C’est loin d’être le cas des islamistes, Rached Ghannouchi et ses hommes. Après un repli de quelques jours au lendemain de la fermeture du siège de l’ARP avec les blindés (25 juillet 2021), ils ont refait surface, timidement au début, puis ont repris du poil de la bête, courant les plateaux des télévisions et des radios et investissant la rue pour mener une campagne soutenue contre le coup d’Etat du 25 juillet, pour crier aux procès politiques et accuser la justice d’être inféodée au président Kaïs Saïed, « un dictateur qui a tué la démocratie ». Attaques acerbes, menaces de destitution, propos arrogants… Saïed, Bouden, le gouvernement, tous dans le viseur de ceux qui remuent ciel et terre pour revenir au pouvoir, au Bardo, à la Kasbah, à Carthage, au nom d’une démocratie (de façade) en péril et de libertés menacées. L’arrogance en sus : « Tous ceux qui soutiennent Kaïs Saïed et le 25 juillet devront être poursuivis et jugés », menace Ghazi Chaouachi, président sortant du Courant démocratique, sur Attassiaa TV, et prônant l’exclusion de Kaïs Saïed de toute initiative ou projet de sortie de crise du pays.
L’arrestation de Seïfeddine Makhlouf a été l’occasion de vérifier que tout est bon à prendre pourvu que la tension (au demeurant justifiée) contre Kaïs Saïed et son gouvernement ne baisse pas. Si la forte réaction du bâtonnier des avocats, Hatem Mziou, est compréhensible et justifiable vis-à-vis d’un confrère, celle des activistes politiques et des journalistes l’était moins.

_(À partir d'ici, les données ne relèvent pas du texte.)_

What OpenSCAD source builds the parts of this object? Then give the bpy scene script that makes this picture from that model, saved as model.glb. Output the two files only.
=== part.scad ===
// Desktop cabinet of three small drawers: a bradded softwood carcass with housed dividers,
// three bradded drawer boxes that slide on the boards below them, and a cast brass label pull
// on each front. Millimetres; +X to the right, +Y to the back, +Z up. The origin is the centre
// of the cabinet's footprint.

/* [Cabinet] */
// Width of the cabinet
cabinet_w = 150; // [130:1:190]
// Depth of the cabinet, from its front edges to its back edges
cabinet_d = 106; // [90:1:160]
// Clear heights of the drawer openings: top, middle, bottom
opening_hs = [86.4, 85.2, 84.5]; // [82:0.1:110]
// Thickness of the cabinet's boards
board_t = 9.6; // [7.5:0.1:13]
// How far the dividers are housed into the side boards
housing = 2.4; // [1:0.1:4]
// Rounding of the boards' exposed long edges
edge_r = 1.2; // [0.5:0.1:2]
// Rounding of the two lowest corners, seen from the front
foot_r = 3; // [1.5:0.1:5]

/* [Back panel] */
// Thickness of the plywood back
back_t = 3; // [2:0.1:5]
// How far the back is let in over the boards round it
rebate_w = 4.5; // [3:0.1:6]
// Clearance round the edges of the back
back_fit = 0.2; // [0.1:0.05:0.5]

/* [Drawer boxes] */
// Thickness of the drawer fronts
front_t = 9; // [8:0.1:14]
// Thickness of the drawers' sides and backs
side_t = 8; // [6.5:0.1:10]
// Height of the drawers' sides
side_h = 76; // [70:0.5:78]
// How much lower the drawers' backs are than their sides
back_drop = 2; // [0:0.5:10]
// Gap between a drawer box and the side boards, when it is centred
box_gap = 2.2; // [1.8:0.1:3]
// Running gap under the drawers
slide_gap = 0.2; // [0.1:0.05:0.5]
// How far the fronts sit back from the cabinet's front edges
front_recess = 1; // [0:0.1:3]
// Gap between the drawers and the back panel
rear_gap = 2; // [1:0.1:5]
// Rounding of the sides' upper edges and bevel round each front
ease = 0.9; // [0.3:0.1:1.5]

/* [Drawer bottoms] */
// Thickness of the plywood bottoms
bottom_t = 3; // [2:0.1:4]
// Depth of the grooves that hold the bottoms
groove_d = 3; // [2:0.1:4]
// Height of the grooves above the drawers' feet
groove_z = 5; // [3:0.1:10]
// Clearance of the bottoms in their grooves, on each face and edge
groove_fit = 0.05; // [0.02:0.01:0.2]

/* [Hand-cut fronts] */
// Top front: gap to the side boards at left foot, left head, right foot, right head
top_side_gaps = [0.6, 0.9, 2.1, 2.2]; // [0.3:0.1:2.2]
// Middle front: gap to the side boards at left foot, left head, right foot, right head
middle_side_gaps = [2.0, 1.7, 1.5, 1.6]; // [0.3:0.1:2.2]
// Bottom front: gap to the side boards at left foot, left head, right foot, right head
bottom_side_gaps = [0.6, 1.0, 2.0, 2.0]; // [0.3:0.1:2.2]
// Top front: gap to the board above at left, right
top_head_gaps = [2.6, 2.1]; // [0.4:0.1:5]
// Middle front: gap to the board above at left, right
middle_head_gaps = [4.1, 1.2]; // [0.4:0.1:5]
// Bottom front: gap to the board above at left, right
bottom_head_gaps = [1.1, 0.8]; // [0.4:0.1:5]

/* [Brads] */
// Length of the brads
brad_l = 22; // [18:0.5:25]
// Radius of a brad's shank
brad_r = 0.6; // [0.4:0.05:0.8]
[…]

Ils ont oublié leurs vives condamnations de l’attaque de l’aéroport de Tunis-Carthage de nuit par le même Makhlouf, alors député, et ses compagnons de la Coalition Al Karama pour tenter de forcer les cordons sécuritaires afin de faire embarquer une femme fichée S, soupçonnée de liens avec un terroriste installé à l’étranger. L’indignation était alors générale au niveau de l’opinion publique, politique et médiatique, du fait que Makhlouf et ses complices n’ont pas été arrêtés sur le champ alors qu’ils étaient en flagrant délit. C’est le prix de la célébrité et d’être dans le cercle du pouvoir.

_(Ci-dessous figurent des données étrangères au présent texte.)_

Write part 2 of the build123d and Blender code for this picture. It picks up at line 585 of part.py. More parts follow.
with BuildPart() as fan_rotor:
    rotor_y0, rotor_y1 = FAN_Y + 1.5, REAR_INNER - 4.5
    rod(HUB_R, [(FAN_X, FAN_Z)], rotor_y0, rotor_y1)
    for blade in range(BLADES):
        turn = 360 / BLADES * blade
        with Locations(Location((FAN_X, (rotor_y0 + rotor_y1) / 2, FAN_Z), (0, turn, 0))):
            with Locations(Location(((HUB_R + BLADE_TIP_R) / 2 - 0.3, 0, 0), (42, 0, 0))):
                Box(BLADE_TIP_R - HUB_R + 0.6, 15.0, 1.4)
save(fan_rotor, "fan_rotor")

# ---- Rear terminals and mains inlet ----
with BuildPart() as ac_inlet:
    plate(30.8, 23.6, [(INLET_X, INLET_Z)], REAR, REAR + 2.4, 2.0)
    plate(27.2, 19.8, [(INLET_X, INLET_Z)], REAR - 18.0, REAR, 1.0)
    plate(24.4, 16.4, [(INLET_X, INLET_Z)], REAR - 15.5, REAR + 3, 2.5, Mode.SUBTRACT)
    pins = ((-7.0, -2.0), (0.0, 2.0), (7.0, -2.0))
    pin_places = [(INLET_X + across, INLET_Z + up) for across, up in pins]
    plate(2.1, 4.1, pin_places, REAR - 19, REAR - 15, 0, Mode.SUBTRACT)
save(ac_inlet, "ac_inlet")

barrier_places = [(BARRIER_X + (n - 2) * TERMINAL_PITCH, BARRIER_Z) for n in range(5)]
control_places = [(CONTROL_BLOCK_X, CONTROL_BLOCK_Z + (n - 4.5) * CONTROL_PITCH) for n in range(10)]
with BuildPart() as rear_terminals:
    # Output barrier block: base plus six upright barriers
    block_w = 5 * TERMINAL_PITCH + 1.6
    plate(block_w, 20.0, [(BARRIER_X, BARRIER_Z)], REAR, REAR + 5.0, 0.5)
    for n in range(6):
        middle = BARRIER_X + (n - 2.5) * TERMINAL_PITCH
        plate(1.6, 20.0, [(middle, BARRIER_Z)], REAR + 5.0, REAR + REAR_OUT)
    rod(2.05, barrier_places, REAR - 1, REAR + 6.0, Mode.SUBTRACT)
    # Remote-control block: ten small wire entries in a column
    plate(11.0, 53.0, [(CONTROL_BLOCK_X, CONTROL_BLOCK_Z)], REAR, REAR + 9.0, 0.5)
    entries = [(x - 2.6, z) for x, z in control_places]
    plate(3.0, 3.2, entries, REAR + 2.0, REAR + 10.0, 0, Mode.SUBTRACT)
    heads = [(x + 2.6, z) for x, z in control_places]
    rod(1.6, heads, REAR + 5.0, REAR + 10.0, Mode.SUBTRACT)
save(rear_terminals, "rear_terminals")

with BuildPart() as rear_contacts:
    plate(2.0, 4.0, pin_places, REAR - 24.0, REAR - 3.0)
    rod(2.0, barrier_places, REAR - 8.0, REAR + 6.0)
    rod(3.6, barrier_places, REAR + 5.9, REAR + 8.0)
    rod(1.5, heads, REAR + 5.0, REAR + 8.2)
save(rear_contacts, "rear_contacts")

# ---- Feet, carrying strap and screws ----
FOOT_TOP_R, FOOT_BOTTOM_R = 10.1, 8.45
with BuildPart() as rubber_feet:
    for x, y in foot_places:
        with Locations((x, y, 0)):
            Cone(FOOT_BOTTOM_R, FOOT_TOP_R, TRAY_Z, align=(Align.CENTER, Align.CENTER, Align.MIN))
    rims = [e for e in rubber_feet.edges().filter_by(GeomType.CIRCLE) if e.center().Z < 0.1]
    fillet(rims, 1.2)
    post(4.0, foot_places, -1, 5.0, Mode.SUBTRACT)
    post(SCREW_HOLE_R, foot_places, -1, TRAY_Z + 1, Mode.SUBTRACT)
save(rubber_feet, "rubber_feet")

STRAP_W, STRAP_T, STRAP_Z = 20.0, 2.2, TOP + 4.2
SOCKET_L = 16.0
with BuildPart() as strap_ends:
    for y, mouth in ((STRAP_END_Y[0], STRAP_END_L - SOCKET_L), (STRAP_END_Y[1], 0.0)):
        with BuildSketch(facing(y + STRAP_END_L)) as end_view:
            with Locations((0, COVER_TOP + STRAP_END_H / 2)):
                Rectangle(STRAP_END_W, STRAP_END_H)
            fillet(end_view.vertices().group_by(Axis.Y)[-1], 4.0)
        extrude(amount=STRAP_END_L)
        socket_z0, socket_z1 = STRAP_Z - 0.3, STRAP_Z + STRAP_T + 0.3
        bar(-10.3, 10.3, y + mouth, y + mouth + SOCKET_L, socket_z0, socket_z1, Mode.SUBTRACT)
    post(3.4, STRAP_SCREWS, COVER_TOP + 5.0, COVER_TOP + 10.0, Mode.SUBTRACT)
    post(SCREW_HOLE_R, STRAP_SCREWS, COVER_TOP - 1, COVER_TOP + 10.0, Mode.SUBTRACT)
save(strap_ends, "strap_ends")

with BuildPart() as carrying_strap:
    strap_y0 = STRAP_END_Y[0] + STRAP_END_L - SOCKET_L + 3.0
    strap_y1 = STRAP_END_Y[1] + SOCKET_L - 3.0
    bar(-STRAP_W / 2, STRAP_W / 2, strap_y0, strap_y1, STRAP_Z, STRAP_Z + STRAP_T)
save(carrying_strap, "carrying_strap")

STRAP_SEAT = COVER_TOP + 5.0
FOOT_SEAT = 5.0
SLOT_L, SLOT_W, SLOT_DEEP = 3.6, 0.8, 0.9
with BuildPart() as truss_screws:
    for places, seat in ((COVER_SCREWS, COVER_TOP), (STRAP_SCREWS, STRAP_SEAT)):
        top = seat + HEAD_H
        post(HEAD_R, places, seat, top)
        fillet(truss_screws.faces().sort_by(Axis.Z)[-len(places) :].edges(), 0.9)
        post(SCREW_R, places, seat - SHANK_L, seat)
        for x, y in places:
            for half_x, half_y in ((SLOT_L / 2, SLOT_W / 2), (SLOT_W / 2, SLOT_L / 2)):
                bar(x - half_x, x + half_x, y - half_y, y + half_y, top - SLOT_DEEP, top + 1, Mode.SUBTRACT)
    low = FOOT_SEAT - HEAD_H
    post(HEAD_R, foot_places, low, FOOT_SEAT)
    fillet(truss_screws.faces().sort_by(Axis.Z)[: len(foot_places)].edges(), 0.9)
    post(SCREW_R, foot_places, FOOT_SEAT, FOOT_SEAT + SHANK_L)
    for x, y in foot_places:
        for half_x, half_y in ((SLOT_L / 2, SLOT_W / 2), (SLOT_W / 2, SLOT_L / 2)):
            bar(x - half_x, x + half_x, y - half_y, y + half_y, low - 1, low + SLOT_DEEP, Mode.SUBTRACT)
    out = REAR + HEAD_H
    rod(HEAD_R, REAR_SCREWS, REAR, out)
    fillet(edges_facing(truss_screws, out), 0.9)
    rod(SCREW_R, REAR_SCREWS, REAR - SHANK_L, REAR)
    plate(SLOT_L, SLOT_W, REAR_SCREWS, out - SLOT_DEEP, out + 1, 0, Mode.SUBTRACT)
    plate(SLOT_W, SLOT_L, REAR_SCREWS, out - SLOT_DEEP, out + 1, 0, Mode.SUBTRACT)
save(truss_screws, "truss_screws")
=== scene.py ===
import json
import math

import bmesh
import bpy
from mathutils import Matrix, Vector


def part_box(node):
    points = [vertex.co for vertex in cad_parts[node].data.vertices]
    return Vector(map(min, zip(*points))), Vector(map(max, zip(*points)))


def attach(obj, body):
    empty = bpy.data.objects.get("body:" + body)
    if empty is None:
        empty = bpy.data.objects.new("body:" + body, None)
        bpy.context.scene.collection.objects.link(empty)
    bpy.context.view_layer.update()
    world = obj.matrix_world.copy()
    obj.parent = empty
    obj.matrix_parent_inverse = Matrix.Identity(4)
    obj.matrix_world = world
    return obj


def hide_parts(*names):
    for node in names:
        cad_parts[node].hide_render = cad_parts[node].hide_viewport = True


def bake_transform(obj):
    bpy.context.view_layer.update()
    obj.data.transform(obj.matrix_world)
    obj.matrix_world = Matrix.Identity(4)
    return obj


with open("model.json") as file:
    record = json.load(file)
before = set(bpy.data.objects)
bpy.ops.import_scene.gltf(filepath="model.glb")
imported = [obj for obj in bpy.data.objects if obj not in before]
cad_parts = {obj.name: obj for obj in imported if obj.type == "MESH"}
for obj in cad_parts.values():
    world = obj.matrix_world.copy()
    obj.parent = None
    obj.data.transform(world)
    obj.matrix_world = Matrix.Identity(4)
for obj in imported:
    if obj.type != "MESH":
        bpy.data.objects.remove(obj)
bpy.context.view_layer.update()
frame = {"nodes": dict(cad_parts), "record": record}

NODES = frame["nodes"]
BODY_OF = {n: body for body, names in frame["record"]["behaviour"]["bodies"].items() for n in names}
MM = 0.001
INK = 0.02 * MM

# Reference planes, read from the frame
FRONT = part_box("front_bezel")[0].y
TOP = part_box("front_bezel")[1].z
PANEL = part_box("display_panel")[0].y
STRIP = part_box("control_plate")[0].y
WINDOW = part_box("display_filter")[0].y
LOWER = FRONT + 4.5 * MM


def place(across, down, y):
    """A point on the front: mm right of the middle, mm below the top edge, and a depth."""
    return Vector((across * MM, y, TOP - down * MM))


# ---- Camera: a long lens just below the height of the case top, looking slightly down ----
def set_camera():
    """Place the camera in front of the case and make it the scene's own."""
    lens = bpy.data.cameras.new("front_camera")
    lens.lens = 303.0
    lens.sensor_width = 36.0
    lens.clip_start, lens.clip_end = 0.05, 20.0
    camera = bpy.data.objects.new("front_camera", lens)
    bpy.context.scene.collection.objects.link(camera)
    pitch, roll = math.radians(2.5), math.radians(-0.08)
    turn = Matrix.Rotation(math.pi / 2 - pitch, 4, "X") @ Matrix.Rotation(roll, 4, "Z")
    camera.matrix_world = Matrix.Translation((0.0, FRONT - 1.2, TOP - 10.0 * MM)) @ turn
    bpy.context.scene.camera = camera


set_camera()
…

Makhlouf et ses compagnons ont été jugés par deux fois dans cette affaire, parce que le premier jugement civil n’a pas rendu justice aux sécuritaires qui ont été malmenés (ils en sont venus aux mains) devant les caméras des téléphones qui immortalisaient une scène indigne d’un Etat respecté depuis son indépendance. Deux sécuritaires ont interjeté appel, la justice militaire a pris en charge l’affaire et rendu un jugement. Cette fois, ce sont les ex-députés qui crient à l’injustice. Ils ont oublié que sans la protection de Rached Ghannouchi, alors président de l’ARP, et ses pouvoirs illimités (lui aussi), Seïfeddine Makhlouf aurait dû être jugé pour plusieurs autres affaires, notamment de violences sous l’hémicycle du Bardo contre la présidente du PDL et un député du Courant démocratique. Aucun homme ou femme politique, aucun activiste de la société civile ne s’était à l’époque indigné et n’a pris la défense de Abir Moussi, pour ne citer que cette femme.

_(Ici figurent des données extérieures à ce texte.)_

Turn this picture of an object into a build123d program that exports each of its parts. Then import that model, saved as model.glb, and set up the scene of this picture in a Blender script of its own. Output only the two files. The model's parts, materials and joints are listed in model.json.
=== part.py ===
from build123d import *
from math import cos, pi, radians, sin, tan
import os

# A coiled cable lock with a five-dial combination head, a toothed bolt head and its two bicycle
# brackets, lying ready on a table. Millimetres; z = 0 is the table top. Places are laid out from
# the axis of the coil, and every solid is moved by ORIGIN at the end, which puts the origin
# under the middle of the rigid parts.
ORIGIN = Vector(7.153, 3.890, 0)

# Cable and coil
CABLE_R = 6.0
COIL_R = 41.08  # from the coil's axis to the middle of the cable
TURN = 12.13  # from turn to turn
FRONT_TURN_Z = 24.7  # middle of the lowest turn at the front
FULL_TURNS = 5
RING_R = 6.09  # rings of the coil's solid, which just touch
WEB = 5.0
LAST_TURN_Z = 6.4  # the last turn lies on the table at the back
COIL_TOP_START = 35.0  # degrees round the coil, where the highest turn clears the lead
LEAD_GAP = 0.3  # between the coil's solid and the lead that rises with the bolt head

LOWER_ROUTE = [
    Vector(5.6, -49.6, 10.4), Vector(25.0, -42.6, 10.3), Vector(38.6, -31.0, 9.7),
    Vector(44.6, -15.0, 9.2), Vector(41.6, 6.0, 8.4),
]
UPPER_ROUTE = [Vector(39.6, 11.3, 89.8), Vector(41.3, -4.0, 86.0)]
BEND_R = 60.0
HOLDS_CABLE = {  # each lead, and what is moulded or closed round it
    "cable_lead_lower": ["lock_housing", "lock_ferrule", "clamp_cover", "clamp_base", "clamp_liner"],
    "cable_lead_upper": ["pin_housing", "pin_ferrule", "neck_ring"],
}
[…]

Certes, tout citoyen, quel que soit le délit pour lequel il est jugé, doit bénéficier d’une justice juste et équitable et le respect de tous ses droits de détenu, mais attaquer les magistrats quand ils ne rendent pas le jugement souhaité n’est pas démocratique. Et ce n’est pas l’exemple à donner par des démocrates à un peuple qui garde de très mauvais souvenirs d’une première expérience démocratique, catastrophique. Nos élites, politique et médiatique, n’ont la fibre sensible que pour les personnalités politiques ou médiatiques qui font l’objet de poursuites judiciaires. Sinon, c’est motus. C’est politique, ça aussi !
Défendre l’indéfendable parce que c’est la corporation, ou parce que c’est une célébrité politique ou médiatique, c’est de la politique, même si la bataille tourne autour des droits. C’est pour cela que ce que nous vivons depuis des années n’est pas une crise politique à proprement parler, où il y aurait des débats d’idées, de projets et de lois politiques, mais une succession de bras de fer sur fond d’intérêts politiques, dans lesquels chaque front tente de gagner des points qui lui permettent d’avancer à chaque fois un peu plus dans l’arène du pouvoir.